_Provided material_:
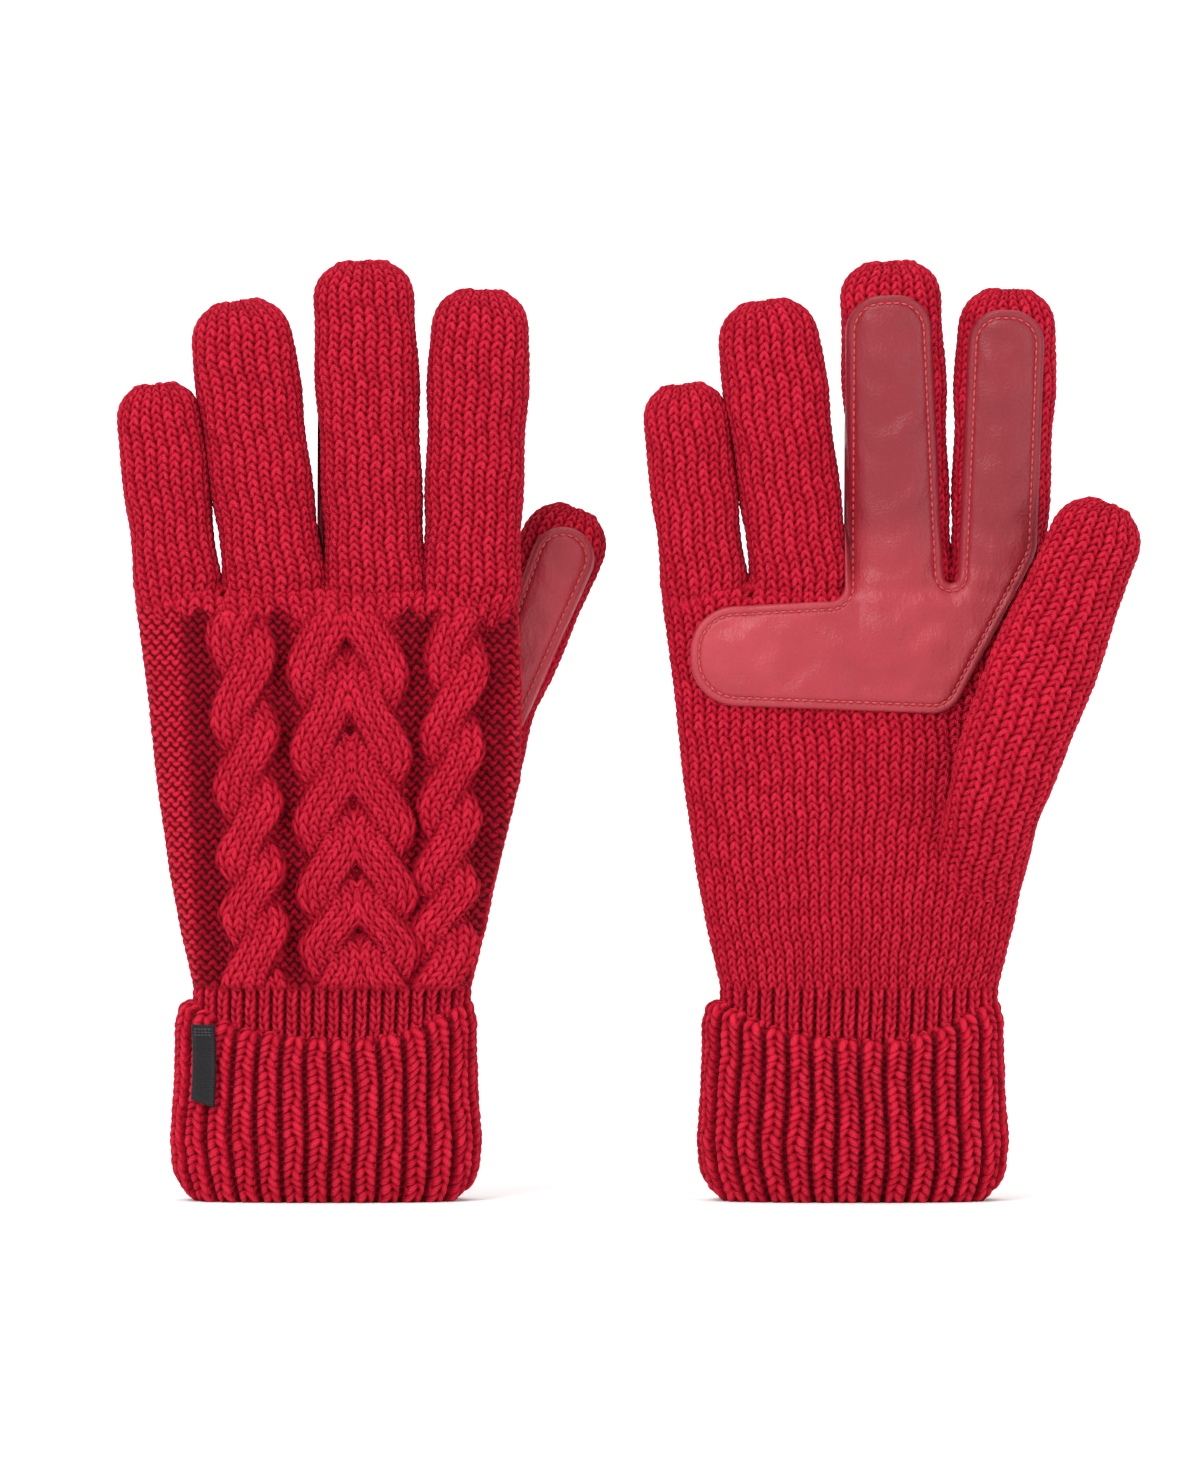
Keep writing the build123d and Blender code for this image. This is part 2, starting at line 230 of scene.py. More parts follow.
def rope(x, z, half, turn, pitch):
    """A two-strand cable, seen across x from its middle and up z, of half width half.

    turn is the strands' angle at each height and pitch the height of half a turn. The strand
    that travels towards +x passes in front. Returns its relief in millimetres, the stitch
    coordinates that follow the nearer strand, and how far up that strand's side each point is.
    """
    best = (np.full_like(x, NOWHERE), *(np.zeros_like(x),) * 3)
    swing = STRAND_SWING * half
    for number, sign in ((0.0, 1.0), (40.5, -1.0)):
        centre = sign * swing * np.cos(turn)
        slope = -sign * swing * np.sin(turn) * pi / pitch
        forward = np.sign(slope) * np.abs(np.sin(turn)) ** 0.8
        offset = x - centre
        breadth = half * (STRAND_BREADTH + 0.08 * forward)
        dome = np.sqrt(np.clip(1 - (offset / breadth) ** 2, 0, None))
        shape = STRAND_DOME * dome ** 0.85 + CROSSING_RISE * forward + NOWHERE * (dome <= 0)
        u = number + offset / CABLE_WALE
        v = (z + 0.85 * slope * offset) / CABLE_COURSE
        best = take_higher(best, (shape, u, v, dome))
    return best


# ---- Meshes ---------------------------------------------------------------------------------
def superellipse(power, aspect, spacings):
    """Points round a unit superellipse of half depth aspect, spaced in proportion to spacings.

    It starts at the thumb's side and passes the palm first. Returns x and y, each from -1 to 1,
    and the share of the way round.
    """
    angle = np.linspace(0, 2 * pi, 6001)
    c, s = np.cos(angle), np.sin(angle)
    x = np.sign(c) * np.abs(c) ** (2 / power)
    y = np.sign(s) * np.abs(s) ** (2 / power)
    way = np.concatenate([[0], np.cumsum(np.hypot(np.diff(x), np.diff(y) * aspect))])
    way /= way[-1]
    steps = np.concatenate([[0], np.cumsum(spacings)])
    share = steps[:-1] / steps[-1]
    angles = np.interp(share, way, angle)
    c, s = np.cos(angles), np.sin(angles)
    return np.sign(c) * np.abs(c) ** (2 / power), np.sign(s) * np.abs(s) ** (2 / power), share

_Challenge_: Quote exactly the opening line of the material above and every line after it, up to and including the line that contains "half width half.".

_Solution to this exercise_:
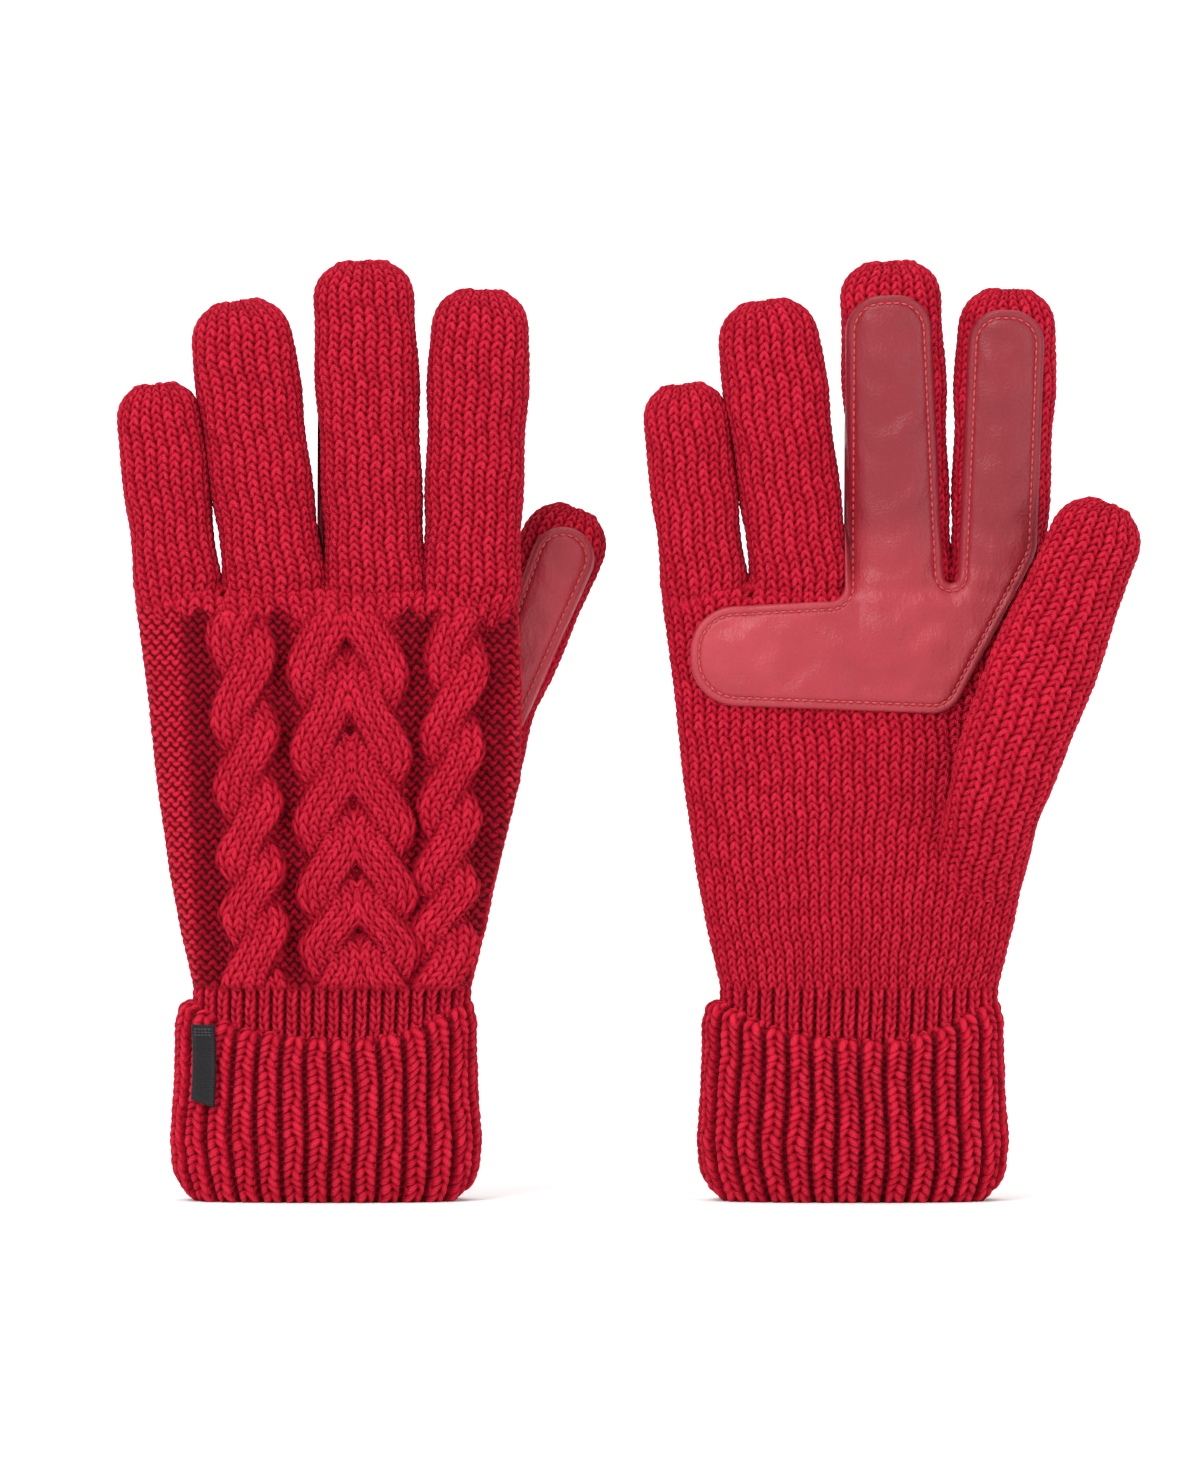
Keep writing the build123d and Blender code for this image. This is part 2, starting at line 230 of scene.py. More parts follow.
def rope(x, z, half, turn, pitch):
    """A two-strand cable, seen across x from its middle and up z, of half width half.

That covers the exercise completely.